The Knicks wanted LeBron; they got Amare. They had a promising thing going with STAT and a bunch of kids, only to trade all the kids for ‘Melo a.k.a. the most incompatible superstar they could’ve possibly paired with Stoudemire. The Knicks’ playoff record in the past decade is well documented, but it’s worth repeating: three first round losses, one win total. The Knicks of the ‘90s got bounced from the Playoffs in all sorts of weird, sometimes dumb ways (if you’re gonna leave the bench, at least punch somebody Patrick), but they never got swept out of the first round.

There’s a lot not to like about the Nets in Brooklyn. The arena fits in the neighborhood like a bowling ball in a shoebox (literally—they tore down people’s homes to make it). The original majority owner made his bank building hideous offices in downtown Brooklyn; the new majority owner made his fortune doing shit we probably don’t want to even know about as an oligarch during Russia’s ’90s money grab. They’ve both found it very convenient to use Jay-Z, who owns less than one percent of the team, as a figurehead for the operation. Please don’t even mention the marketing campaign—it’s thirsty in a way that should make any Brooklynite of more than three weeks uncomfortable.

Then there’s the irony that Brooklyn, the most aggrieved city in the country when it comes to franchise theft (sorry Baltimore and Cleveland) is poaching another fanbase’s squad. Say what you will about the numbers of the Nets’ New Jersey fans, but those who actually went to the games, especially in the Meadowlands, were a hardy breed. It’s one thing to boo Eddy Curry at the Garden; it takes real love to troop to a swamp and cheer a 12-70 team led by Brook Lopez.

And let’s not talk about how the Nets represent the New Brooklyn, or Brooklynland, or whatever you want to call BK these days. I’ll put it as succinctly as I can, in my adopted Brooklynese: Fuck that noise. Brooklyn is an increasingly gentrified, increasingly stratified place with a lot of new residents who are relatively rich, and a lot of longtime residents who are pretty damn poor. It’s got a lot of possibility and a lot of problems, and the Nets are not gonna make much difference with either, no matter how much small-batch goat cheese craft ale they sell at the arena.

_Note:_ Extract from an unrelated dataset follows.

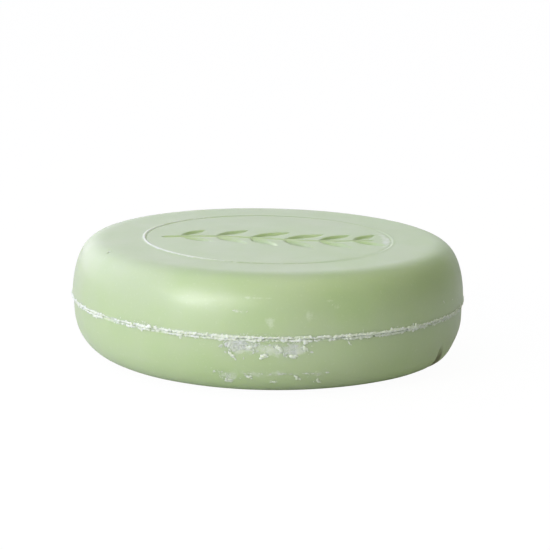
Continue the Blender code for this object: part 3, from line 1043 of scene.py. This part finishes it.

And yet... And yet... *calmy puts aside the ability to think rationally* I’ve got a pro sports team in my fucking neighborhood! I’ve been dreaming about that shit since I was eight, son! Like, I shop at that Target across the street from the Barclays Center; I play skee ball in the Chuck E. Cheese that overlooks it! I can now watch a live afternoon NBA game, have a cocktail at Applebee’s, and get a pack of Pampers at Pathmark, all without having to ride the subway! (You see, there are advantages to dropping a massive arena at the edge of a gentrifying neighborhood: budget shopping!) I love you America!

That's the thing about the Nets in Brooklyn (no, not the 300 water balloons you can get for three dollars at the Party City across Atlantic Avenue): they feel like they're mine, or ours. Madison Square Garden is the World's Most Famous Arena, even if it's not the world's most famous arena. I share it with a bunch of tourists from Germany and North Carolina. It's a block from the Empire State Building, a subway stop from Times Square. The Barclays Center is a subway stop from Fulton Mall. There are double-decker tourist buses running through Brooklynland now, but I remember when downtown Brooklyn was a little more rough around the edges. It's kinda cool that LeBron James and Kobe Bryant and Kevin Durant will be coming over to BK now.

And the Nets squad versus the Knicks squad? Get.The.Fuck.Out.Of.Here. Deron (dare-un) Williams >>> Jason Kidd, Raymond Felton, the ghost of Jeremy Lin or whichever bum the ‘Bockers have toting the rock this year. Hell no Joe Johnson isn’t better than Carmelo, but is Iso Joe’s game any more boring than Iso ‘Melo’s? And yes, Kris Humphries is a douche, but he’s a) an underrated player, b) got a sense of humor, c) presumably smashed Kim Kardashian, and d) been cuckolded by Kanye West. Can you say that, Tyson Chandler?!?

There’s nothing in the New York sports world—not Yankees’ World Series wins, not Giants’ Super Bowl victories—that compares to the city in early June when the Knicks are still playing. That’s when the bus drivers bring their transistor radios to listen to the games during their shifts. I wouldn’t bet the ice cubes out of that Applebee’s “top shelf” Long Island Iced Tea on either the Knicks or Nets playing next June. And if the planets align (i.e. LeBron James decides to play minor league baseball) and the Knicks somehow are playing in June, I’ll be cheering them on. I think I’ve earned that right (I went to the Knicks’ free practice for ticketholders in 2005—get off me). But next fall I’ll be back with the Nets. It’s a new day, and I'm drinking the Kool-Aid (it's cool, I'll pour it into a nutcracker).